Expectations low? Sure, but the Jets had a chance to be that surprise team in 2013 but couldn't pull it off. 

Plus let us not forget how we got to this low season in the first place. Since the back-to-back AFC title game appearances it has been downhill. Ryan and then GM Mike Tannenbaum stripped the team of its core leadership (Allen Fanica, Thomas Jones, Damien Woody) and created a circus atmosphere in town.

Ryan coddled his boy wonder QB, Mark Sanchez, even when it was obvious the guy just didn't have it.

He botched the Tim Tebow experiment to point it became late night fodder.

He stayed loyal to his old Ravens players (Bart Scott, Ed Reed, etc) beyond the point of no return.

There was the middle finger in Miami-gate, foot fetish-gate, the Mark Sanchez tattoo-gate, G-D Snack-gate; all which filled the headlines on a regular basis.
Ryan was John Belushi in Animal House. He was fun initially, annoying by the time the calendar read 2012. That is why 2013 was a make or break year. Unfair as it might seem, Ryan should have been let go with Tannenbaum a year ago. 

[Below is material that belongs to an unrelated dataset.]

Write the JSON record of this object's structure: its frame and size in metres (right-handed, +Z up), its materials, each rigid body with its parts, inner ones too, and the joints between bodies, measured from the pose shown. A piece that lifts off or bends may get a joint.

Ryan worked hard this year, no doubt. He went all in on this season. He tried to get Dee Milliner to be Dee Milliner, and not the next Darrell Revis. He tried to weather the storm with a rookie QB amid calls for Matt Simms. He lived with the QB competition even though he preferred Mark Sanchez.  But, outside of the Atlanta and New Orleans games, this team was tough to watch. 

The battle lines are now drawn. Who will make the next move? A likely 7-9 finish, the entire history of Ryan's career in New York tells me that change should happen, not because Ryan is a bad guy or a bad coach, but because it might be best for the franchise. The Jets don't want to become the Dallas Cowboys where the headline each year is the coach's job security. 

Nevertheless, my gut tells me that Woody and Co. will give Rex another shot. But if the we are having this conversation again next year, I don't want to hear from the same Jets fans who wanted Rex back in the first place then crying that they want him fired. Be careful what you wish for; you might get it.